What you are asked to do. Return the full material exactly.

==== Information provided

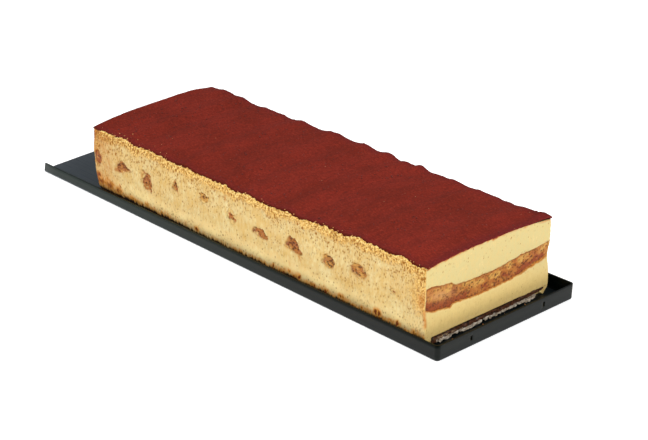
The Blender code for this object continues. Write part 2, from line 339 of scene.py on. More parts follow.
class Value:
    """A socket that takes part in Python sums, each of which adds its Math node."""

    def __init__(self, bench: "Bench", socket: bpy.types.NodeSocket) -> None:
        """Args:
            bench: where new nodes are made.
            socket: the output that this value stands for.
        """
        self.bench = bench
        self.socket = socket

    def _sum(self, operation: str, *terms: "Value | float") -> "Value":
        """Adds the Math node for one operation on these terms."""
        node = self.bench.node("ShaderNodeMath", {"operation": operation}, *terms)
        return Value(self.bench, node.outputs[0])

    def __add__(self, other: "Value | float") -> "Value":
        """Sum."""
        return self._sum("ADD", self, other)

    def __sub__(self, other: "Value | float") -> "Value":
        """Difference."""
        return self._sum("SUBTRACT", self, other)

    def __rsub__(self, other: float) -> "Value":
        """A number less this value."""
        return self._sum("SUBTRACT", other, self)

    def __mul__(self, other: "Value | float") -> "Value":
        """Product."""
        return self._sum("MULTIPLY", self, other)

    __radd__ = __add__
    __rmul__ = __mul__

    def clamped(self) -> "Value":
        """This value held between 0 and 1."""
        return self._sum("MINIMUM", self._sum("MAXIMUM", self, 0.0), 1.0)

    def between(self, low: float, high: float) -> "Value":
        """Eased step from 0 at low to 1 at high; low may be above high."""
        settings = {"interpolation_type": "SMOOTHSTEP"}
        if low > high:
            return 1.0 - self.between(high, low)
        node = self.bench.node("ShaderNodeMapRange", settings, self, low, high)
        return Value(self.bench, node.outputs[0])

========

Solution for this problem.
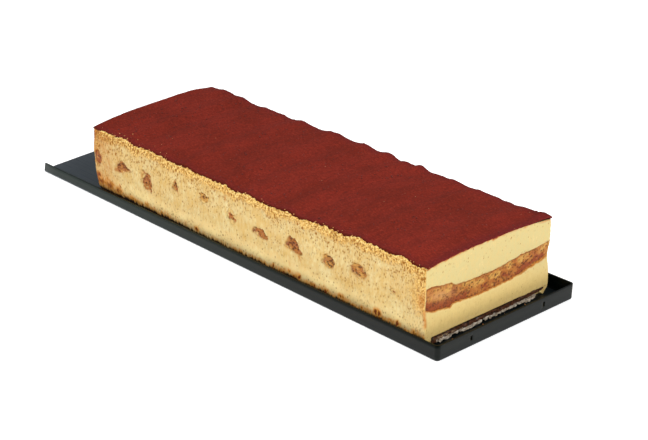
The Blender code for this object continues. Write part 2, from line 339 of scene.py on. More parts follow.
class Value:
    """A socket that takes part in Python sums, each of which adds its Math node."""

    def __init__(self, bench: "Bench", socket: bpy.types.NodeSocket) -> None:
        """Args:
            bench: where new nodes are made.
            socket: the output that this value stands for.
        """
        self.bench = bench
        self.socket = socket

    def _sum(self, operation: str, *terms: "Value | float") -> "Value":
        """Adds the Math node for one operation on these terms."""
        node = self.bench.node("ShaderNodeMath", {"operation": operation}, *terms)
        return Value(self.bench, node.outputs[0])

    def __add__(self, other: "Value | float") -> "Value":
        """Sum."""
        return self._sum("ADD", self, other)

    def __sub__(self, other: "Value | float") -> "Value":
        """Difference."""
        return self._sum("SUBTRACT", self, other)

    def __rsub__(self, other: float) -> "Value":
        """A number less this value."""
        return self._sum("SUBTRACT", other, self)

    def __mul__(self, other: "Value | float") -> "Value":
        """Product."""
        return self._sum("MULTIPLY", self, other)

    __radd__ = __add__
    __rmul__ = __mul__

    def clamped(self) -> "Value":
        """This value held between 0 and 1."""
        return self._sum("MINIMUM", self._sum("MAXIMUM", self, 0.0), 1.0)

    def between(self, low: float, high: float) -> "Value":
        """Eased step from 0 at low to 1 at high; low may be above high."""
        settings = {"interpolation_type": "SMOOTHSTEP"}
        if low > high:
            return 1.0 - self.between(high, low)
        node = self.bench.node("ShaderNodeMapRange", settings, self, low, high)
        return Value(self.bench, node.outputs[0])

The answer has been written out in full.